I think the track uses an old haul road, but it's very difficult to discern.  I think the slumping of the hillside, which makes the track along the earthenware pipe as lumpy as it is, is also going on here.  There is certainly the width of track. Maybe one day I'll find a map of those old trails.

The descending track was muddy.  Drainage work has been done recently to prevent erosion of the track - I've seen patches of the old walking trails eroded out to near shoulder height. I reached the steel pipeline again and followed it back to the Waitati Valley Road.
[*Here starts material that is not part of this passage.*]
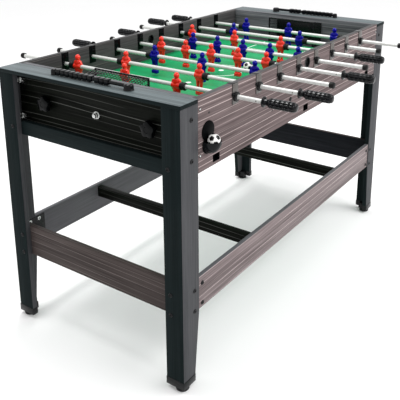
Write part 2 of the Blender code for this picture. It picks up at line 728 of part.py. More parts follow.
def build_pool_bed(cabinet):
    """The pool bed under the cabinet, face down, with its cushions and six pockets."""
    bed = plain_box("pool_bed", (-INNER_X + SEAT_GAP, -INNER_Y + SEAT_GAP, POOL_FACE),
                    (INNER_X - SEAT_GAP, INNER_Y - SEAT_GAP, POOL_TOP),
                    material("pool_green", (0.02, 0.25, 0.10), 0.8), cabinet)
    top = POOL_FACE + CUSHION_SINK
    section = [(0, top), (0, POOL_FACE - CUSHION_BACK_DROP),
               (CUSHION_WIDTH, POOL_FACE - CUSHION_NOSE_DROP - CUSHION_SINK),
               (CUSHION_WIDTH, POOL_FACE - CUSHION_NOSE_DROP + CUSHION_SINK),
               (CUSHION_WIDTH / 2, top)]
    cushions = bmesh.new()
    wall_y = INNER_Y - SEAT_GAP
    wall_x = INNER_X - SEAT_GAP
    run = POCKET_PLACE - 2 * POCKET_MOUTH
    side_cushion = outline_mesh("side_cushion", section, run)
    end_cushion = outline_mesh("end_cushion", section, 2 * (wall_y - 2 * POCKET_MOUTH))
    along_y = Matrix.Rotation(math.pi / 2, 4, "X")
    for way in (-1, 1):
        turn = Matrix.Rotation(math.pi / 2 * way, 4, "Z") @ along_y
        for end in (-1, 1):
            add_mesh(cushions, side_cushion, Matrix.Translation(
                (end * (POCKET_MOUTH + run / 2), -way * wall_y, 0)) @ turn)
        turn = Matrix.Rotation(math.pi / 2 * (1 + way), 4, "Z") @ along_y
        add_mesh(cushions, end_cushion, Matrix.Translation((way * wall_x, 0, 0)) @ turn)
    fuse(bed, tool("pool_cushions", cushions))
    pockets = bmesh.new()
    reach = POOL_BED_THICKNESS + 2 * CUT_OVERRUN
    for place in (-POCKET_PLACE, 0, POCKET_PLACE):
        for side in (-1, 1):
            add_cylinder(pockets, (place, side * (wall_y - POCKET_RADIUS - POCKET_INSET / 4),
                                   (POOL_FACE + POOL_TOP) / 2), UP, POCKET_RADIUS, reach,
                         HOLE_SIDES)
    cut(bed, tool("pool_pocket_holes", pockets))


def build_goal(end, cabinet):
    """A cage goal: a square hoop, two side bars, a back plate and sloping strands."""
    name = f"goal_{end_name(end)}"
    back = INNER_X - SEAT_GAP
    front = back - GOAL_DEPTH
    floor = FIELD_TOP + SEAT_GAP
    top = TABLE_HEIGHT - GOAL_TOP_DROP
    back_top = floor + GOAL_BACK_HEIGHT
    xs = sorted((end * back, end * (back - GOAL_BACK)))
    goal = plain_box(name, (xs[0], -GOAL_HALF_WIDTH, floor), (xs[1], GOAL_HALF_WIDTH, back_top),
                     black_plastic(), cabinet)

    hoop = bmesh.new()
    xs = sorted((end * front, end * (front + GOAL_BAR)))
    add_box(hoop, (xs[0], -GOAL_HALF_WIDTH, floor), (xs[1], GOAL_HALF_WIDTH, top))
    fuse(goal, tool(name + "_hoop", hoop))
    mouth = bmesh.new()
    add_box(mouth, (xs[0] - CUT_OVERRUN, -GOAL_HALF_WIDTH + GOAL_BAR, floor - CUT_OVERRUN),
            (xs[1] + CUT_OVERRUN, GOAL_HALF_WIDTH - GOAL_BAR, top - GOAL_BAR))
    cut(goal, tool(name + "_mouth", mouth))

    bars = bmesh.new()
    xs = sorted((end * (front + GOAL_BAR / 2), end * (back - GOAL_BACK / 2)))
    for side in (-1, 1):
        ys = sorted((side * GOAL_HALF_WIDTH, side * (GOAL_HALF_WIDTH - GOAL_BAR / 2)))
        add_box(bars, (xs[0], ys[0], floor), (xs[1], ys[1], floor + GOAL_BAR))
    fuse(goal, tool(name + "_side_bars", bars))

    strands = bmesh.new()
    start = Vector((end * (front + GOAL_BAR / 2), 0, top - GOAL_BAR / 2))
    stop = Vector((end * (back - GOAL_BACK / 2), 0, back_top - GOAL_STRAND))
    along = stop - start
    reach = GOAL_HALF_WIDTH - GOAL_BAR / 2
    for index in range(GOAL_STRANDS):
        y = -reach + 2 * reach * index / (GOAL_STRANDS - 1)
        middle = (start + stop) / 2 + Vector((0, y, 0))
        add_cylinder(strands, middle, along, GOAL_STRAND / 2, along.length, STRAND_SIDES)
    fuse(goal, tool(name + "_strands", strands))


def half_bowl(radius, side, lower_only):
    """Half a stretched ball standing out from a wall, or only its lower half."""
    bm = bmesh.new()
    stretch = Matrix.Diagonal((1, SCOOP_REACH_SHARE, SCOOP_DEPTH_SHARE, 1))
    bmesh.ops.create_uvsphere(bm, u_segments=ROUND_SIDES, v_segments=ROD_SIDES, radius=radius,
                              matrix=stretch)
    planes = [Vector((0, -side, 0))]
    if lower_only:
        planes.append(UP)
    for normal in planes:
        bmesh.ops.bisect_plane(bm, geom=list(bm.verts) + list(bm.edges) + list(bm.faces),
                               plane_co=(0, 0, 0), plane_no=normal, clear_outer=True)
        bmesh.ops.holes_fill(bm, edges=list(bm.edges), sides=0)
    bmesh.ops.recalc_face_normals(bm, faces=list(bm.faces))
    return bm


def build_ball_return(side, cabinet):
    """Chute under the field, neck through the wall, flange and a deep scoop for the ball."""
    name = f"ball_return_{side_name(side)}"
    x = side * RETURN_PLACE
    floor = POOL_TOP + SEAT_GAP
    rim = FIELD_BOTTOM - SEAT_GAP
    half = CHUTE_WIDTH / 2
    wall_face = WALL_Y + SEAT_GAP
    mouth = wall_face + FLANGE
    inner = INNER_Y - SEAT_GAP
    bowl_z = floor + CHUTE_WALL + (SCOOP_RADIUS - SCOOP_WALL) * SCOOP_DEPTH_SHARE

    ys = sorted((side * inner, -side * CHUTE_END))
    bm = bmesh.new()
    add_box(bm, (x - half, ys[0], floor), (x + half, ys[1], rim))
    chute = add_object(name, mesh_from(bm, name), black_plastic(), TABLE, cabinet)

    def tube(label, radius, start, stop, height):
        tube_bm = bmesh.new()
        add_cylinder(tube_bm, (x, side * (start + stop) / 2, height), (0, 1, 0), radius,
                     stop - start, ROUND_SIDES)
        return tool(f"{name}_{label}", tube_bm)

    fuse(chute, tube("flange", FLANGE_RADIUS, wall_face, mouth, NECK_Z + FLANGE_RISE))
    fuse(chute, tube("collar", COLLAR_RADIUS, wall_face, mouth - SEAT_GAP, NECK_Z))
    fuse(chute, tube("neck", NECK_RADIUS, inner - CUT_OVERRUN, wall_face + FLANGE / 3, NECK_Z))
    seat = (x, side * (wall_face + FLANGE * 2 / 3), bowl_z)
    fuse(chute, tool(name + "_scoop", half_bowl(SCOOP_RADIUS, side, True), seat))
    seat = (x, side * (wall_face + FLANGE / 2), bowl_z)
    cut(chute, tool(name + "_bowl", half_bowl(SCOOP_RADIUS - SCOOP_WALL, side, False), seat))
    cut(chute, tube("bore", NECK_RADIUS - CHUTE_WALL, inner - 2 * CUT_OVERRUN, mouth, NECK_Z))
    ys = sorted((side * (inner - CHUTE_WALL), -side * (CHUTE_END - CHUTE_WALL)))
    bm = bmesh.new()
    add_box(bm, (x - half + CHUTE_WALL, ys[0], floor + CHUTE_WALL),
            (x + half - CHUTE_WALL, ys[1], rim + CHUTE_WALL))
    cut(chute, tool(name + "_channel", bm))


def build_rod(index, cabinet):
    """One rod: the turning sleeve, the rod with its players, and the handle."""
    team, players = ROD_ROWS[index]
    facing = handle_side(index)
    name = f"rod_{index + 1}"
    x = rod_x(index)
    axis = add_empty(name + "_axis", (x, 0, ROD_Z), cabinet)
    to_handle = (-facing * math.pi / 2, 0, 0)

    plate = WALL_Y + EAR_PROUD + SEAT_GAP
    bore = ROD_RADIUS + ROD_SLIDE_PLAY
    profile = [(SLEEVE_FLANGE_RADIUS, plate + SLEEVE_FLANGE), (SLEEVE_FLANGE_RADIUS, plate),
               (SLEEVE_RADIUS, plate), (SLEEVE_RADIUS, INNER_Y - SADDLE_PROUD),
               (bore, INNER_Y - SADDLE_PROUD), (bore, plate + SLEEVE_FLANGE)]
    turned(name + "_sleeve", profile, ROD_SIDES, black_plastic(), axis, (x, 0, ROD_Z), to_handle)

    place = (x, rod_rest(index), ROD_Z)
    spacing = player_spacing(players)
    outermost = spacing * (players - 1) / 2
    inner_bumper = outermost + PLAYER_WIDTH * (1 / 2 - BUMPER_OVERLAP_SHARE)
    outer_bumper = outermost + PLAYER_WIDTH / 2 + BUMPER
    profile = [(0, ROD_HANDLE_END), (ROD_RADIUS, ROD_HANDLE_END),
               (ROD_RADIUS, outer_bumper), (BUMPER_RADIUS, outer_bumper),
               (BUMPER_RADIUS, inner_bumper), (ROD_RADIUS, inner_bumper),
               (ROD_RADIUS, -inner_bumper), (BUMPER_RADIUS, -inner_bumper),
               (BUMPER_RADIUS, -outer_bumper), (ROD_RADIUS, -outer_bumper),
               (ROD_RADIUS, ROD_CAP - ROD_TIP_END), (ROD_CAP_RADIUS, ROD_CAP - ROD_TIP_END),
               (ROD_CAP_RADIUS, -ROD_TIP_END), (0, -ROD_TIP_END)]
    rod = turned(name + "_with_players", profile, ROD_SIDES, steel(), axis, place, to_handle)
    men = bmesh.new()
    sections = []
    for height, width, depth in PLAYER_SECTION_SHARES:
        reach = PLAYER_FOOT_REACH if height < 0 else PLAYER_HEAD_REACH
        sections.append((height * reach, width * PLAYER_WIDTH / 2, depth * PLAYER_DEPTH / 2))
    for player in range(players):
        y = player * spacing - outermost
        add_loft(men, sections, PLAYER_SIDES, Matrix.Translation((0, y, 0)))
    fuse(rod, tool(f"{name}_{team}_players", men, place))

    bore = ROD_RADIUS + SEAT_GAP
    profile = [(0, HANDLE_START + HANDLE)]
    profile += [(HANDLE_RADIUS * radius, HANDLE_START + HANDLE * height)
                for radius, height in HANDLE_PROFILE_SHARES]
    profile += [(bore, HANDLE_START), (bore, ROD_HANDLE_END + SEAT_GAP),
                (0, ROD_HANDLE_END + SEAT_GAP)]
    turned(name + "_handle", profile, ROD_SIDES, black_plastic(), axis, place, to_handle)


def build_table():
    clear_scene()
    for end in (-1, 1):
        for side in (-1, 1):
            build_leg(end, side)
            build_leveler(end, side)
            build_lock_knob(end, side)
        build_end_frame(end)
        build_score_beads(end)
        build_cross_bar(end)
    for side in (-1, 1):
        build_long_stretcher(side)

    cabinet = add_empty("cabinet_pivot", (0, 0, PIVOT_Z))
    build_field(cabinet)
    build_pool_bed(cabinet)
    for end in (-1, 1):
        build_end_wall(end, cabinet)
        build_goal(end, cabinet)
    for side in (-1, 1):
        build_side_wall(side, cabinet)
        build_ball_return(side, cabinet)
    for index in range(len(ROD_ROWS)):
        build_rod(index, cabinet)


build_table()
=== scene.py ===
"""Looks of a multi game table: laminates, moulded players, grips, nets and fasteners.

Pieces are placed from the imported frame, in metres: +X runs from the near end to the
far end, -Y is the front long side and +Z is up.
"""
import json
import math

import bmesh
import bpy
from mathutils import Euler, Matrix, Vector


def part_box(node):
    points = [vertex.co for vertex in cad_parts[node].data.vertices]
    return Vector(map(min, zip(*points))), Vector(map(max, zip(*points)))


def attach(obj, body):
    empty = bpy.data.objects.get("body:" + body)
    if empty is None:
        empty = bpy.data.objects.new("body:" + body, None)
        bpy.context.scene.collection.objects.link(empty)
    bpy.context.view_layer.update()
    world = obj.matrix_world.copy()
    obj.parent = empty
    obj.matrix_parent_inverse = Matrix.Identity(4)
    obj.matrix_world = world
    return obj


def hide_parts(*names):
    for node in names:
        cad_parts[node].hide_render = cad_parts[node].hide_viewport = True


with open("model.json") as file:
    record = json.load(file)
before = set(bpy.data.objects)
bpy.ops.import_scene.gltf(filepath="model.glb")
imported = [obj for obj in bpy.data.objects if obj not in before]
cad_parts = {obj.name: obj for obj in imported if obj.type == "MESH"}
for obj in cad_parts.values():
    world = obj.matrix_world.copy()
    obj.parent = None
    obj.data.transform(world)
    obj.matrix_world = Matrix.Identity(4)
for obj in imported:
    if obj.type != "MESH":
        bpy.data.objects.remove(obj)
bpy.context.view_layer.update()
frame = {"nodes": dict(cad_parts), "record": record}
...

As I said, the pipeline to Fergusons creek was never completed.  The mystery of why it was built so far and never finished bugged me for years.  Finally, "Papers Past" arrived and I was able to search it for clues.  Fergusons was one of the creeks gauged (I've looked for the weir on it, without success), the lower pipeline was built after some debate over the final route, but the upper one had the track cut but no pipe laid.  A few decades later the use of Fergusons was suggested but decided against due to an unreliable flow.

So the mystery persists - why was Fergusons good enough in the 1890s but not in the 1920s? One day I'll calculate the amount of money wasted. The local newspapers completely missed a minor scoop back in the day. There's much more exploring to do this summer. I'm looking forward to sharing what I find.